Keep in mind that Christianity has many theories on how to conform with man’s proposed timeline, ways to compromise the biblical account in order to acquiesce to evolutionary theory. There is theistic evolution, gap theory, day-age creation, and several others. But as we have learned in Timothy All scripture is given by inspiration of God, and is profitable for doctrine, for reproof, for correction, for instruction in righteousness. And taken as a whole, every one of these bible-compromising theories falls short. Does your salvation depend on it? No. But you’d better be able to explain the inconsistencies when you approach a non-believer who is searching. Because if they don’t believe the beginning, there is really no reason for them to believe the rest.
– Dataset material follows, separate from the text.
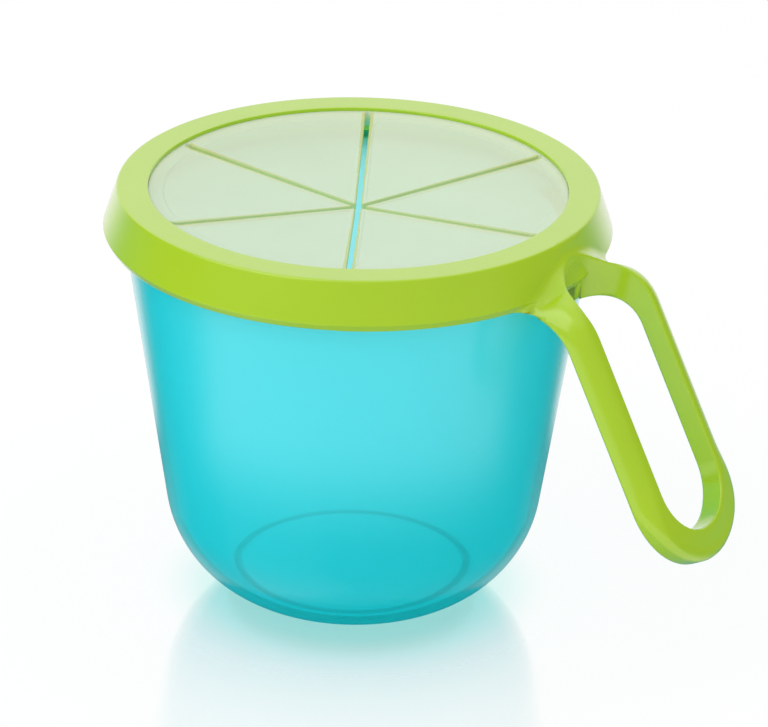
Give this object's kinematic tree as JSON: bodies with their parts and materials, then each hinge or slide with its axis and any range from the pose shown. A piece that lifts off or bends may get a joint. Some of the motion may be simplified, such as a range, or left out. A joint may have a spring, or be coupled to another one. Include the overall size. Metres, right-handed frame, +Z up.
{
  "type": "toddler snack cup",
  "caption": "Tapered snack cup with a push-on ring lid, a long loop handle moulded into the lid's skirt, and a soft slit insert of petals that a small hand pushes through.",
  "frame": {"origin": "centre of the base, on the surface that the cup stands on", "axes": "+Z up, +X from the cup towards the handle"},
  "size_m": [0.1334, 0.1, 0.0863],
  "materials": {
    "cup_plastic": "translucent tinted gloss",
    "lid_plastic": "smooth gloss",
    "soft_insert": "translucent soft satin"
  },
  "bodies": {
    "cup": {"cup": "cup_plastic"},
    "lid": {"lid": "lid_plastic", "petal_rim": "soft_insert"},
    "petal_1": {"petal_1": "soft_insert"},
    "petal_2": {"petal_2": "soft_insert"},
    "petal_3": {"petal_3": "soft_insert"},
    "petal_4": {"petal_4": "soft_insert"},
    "petal_5": {"petal_5": "soft_insert"},
    "petal_6": {"petal_6": "soft_insert"}
  },
  "joints": [
    {"name": "lid_lift", "type": "slide", "parent": "cup", "child": "lid", "axis": [0, 0, 1], "range_m": [0, 0.06]},
    {"name": "petal_1_fold", "type": "hinge", "parent": "lid", "child": "petal_1", "pos_m": [0.02893, 0.0167, 0.0832], "axis": [0.5, -0.866, 0], "range_deg": [-45, 75], "stiffness_Nm_per_rad": 0.01},
    {"name": "petal_2_fold", "type": "hinge", "parent": "lid", "child": "petal_2", "pos_m": [0, 0.0334, 0.0832], "axis": [1, 0, 0], "range_deg": [-45, 75], "stiffness_Nm_per_rad": 0.01},
    {"name": "petal_3_fold", "type": "hinge", "parent": "lid", "child": "petal_3", "pos_m": [-0.02893, 0.0167, 0.0832], "axis": [0.5, 0.866, 0], "range_deg": [-45, 75], "stiffness_Nm_per_rad": 0.01},
    {"name": "petal_4_fold", "type": "hinge", "parent": "lid", "child": "petal_4", "pos_m": [-0.02893, -0.0167, 0.0832], "axis": [-0.5, 0.866, 0], "range_deg": [-45, 75], "stiffness_Nm_per_rad": 0.01},
    {"name": "petal_5_fold", "type": "hinge", "parent": "lid", "child": "petal_5", "pos_m": [0, -0.0334, 0.0832], "axis": [-1, 0, 0], "range_deg": [-45, 75], "stiffness_Nm_per_rad": 0.01},
    {"name": "petal_6_fold", "type": "hinge", "parent": "lid", "child": "petal_6", "pos_m": [0.02893, -0.0167, 0.0832], "axis": [-0.5, -0.866, 0], "range_deg": [-45, 75], "stiffness_Nm_per_rad": 0.01}
  ]
}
And in the case of Mark chapter 10, you either have an All Powerful Creator God who disagrees with materialism’s theory of molecules to man, or you have a very confused deity, who likes to speak in fables, and folktales, to issue his opinion on how best to live; who is flummoxed by real science, real history, and has chosen to deceive His followers in order to make a point. He didn’t know man would eventually find out the truth, and that he would be 4 billion years off in His assessments about time. He chose to take old testament patriarchs at their word, and either didn’t know or didn’t care that His views would eventually be outdated religious ramblings.
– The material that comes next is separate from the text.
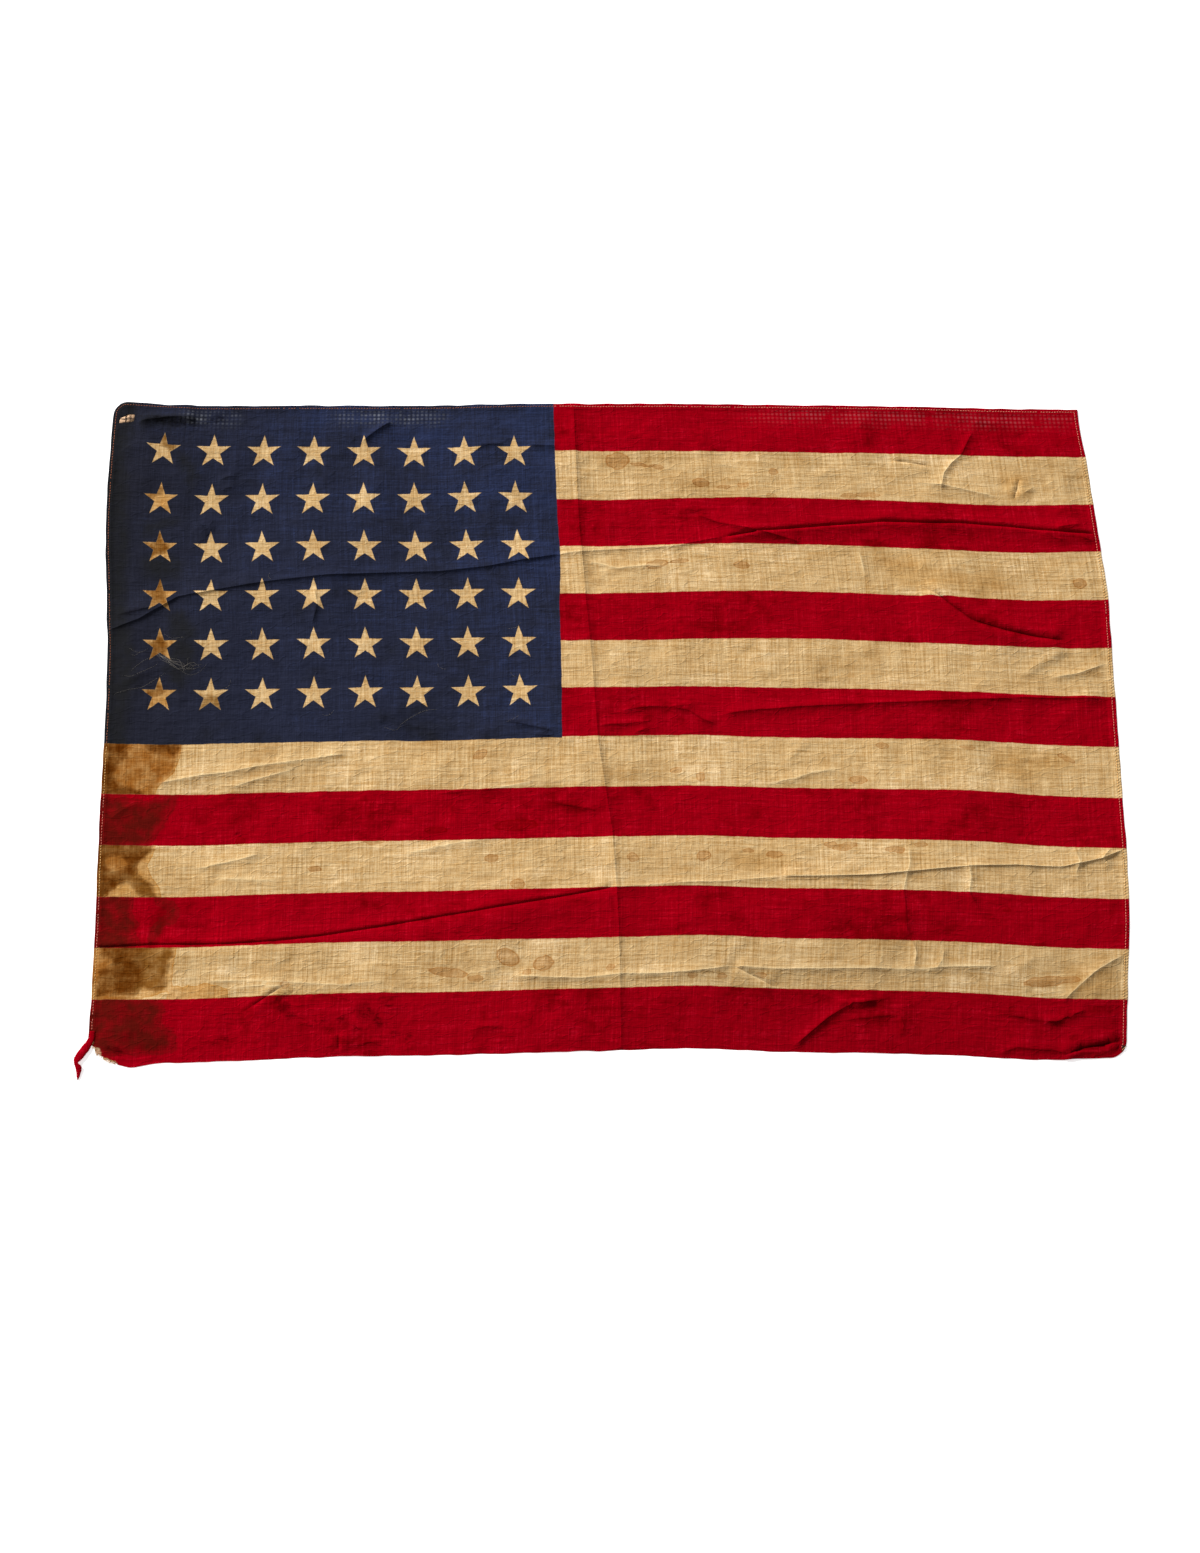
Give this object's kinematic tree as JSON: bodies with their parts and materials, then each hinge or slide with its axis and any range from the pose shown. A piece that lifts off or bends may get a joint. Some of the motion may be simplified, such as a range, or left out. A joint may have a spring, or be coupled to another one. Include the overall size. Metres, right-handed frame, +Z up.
{
  "type": "worn printed cotton flag",
  "caption": "Worn printed cotton flag laid out flat, with storage folds, narrow sewn hems, worn corners, a torn corner and a hanging strip of hem.",
  "frame": {"origin": "centre of the bounding box, on the surface the cloth lies on", "axes": "+X along the fly, from the hoist end to the free end; +Y towards the top edge with the stars; +Z up off the table"},
  "size_m": [0.926, 0.6368, 0.0044],
  "materials": {
    "printed_cotton": "matte thin plain-weave cotton, printed in crimson and navy on cream that has aged to tan",
    "hem_thread": "matte cotton sewing thread, faded salmon to rust",
    "bare_yarn": "matte loose cotton yarn, tan and dyed"
  },
  "bodies": {
    "root": {"flag_cloth": "printed_cotton"}
  },
  "joints": []
}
Christ never allowed for the compromising of the Word. Ever. He fulfilled it. It is a sword. The watered down, take-parts-you-like version of the word of God is not intellectually honest, and atheists know it. We must stand with conviction and courage on the word of God. If they disagree with part of it, make them disagree with all of it. But if Christ didn’t allow for the compromising of scripture, then we shouldn’t either. If you allow for the beginning to be false, you inadvertently throw all of its doctrines into question, and that is thorny ground.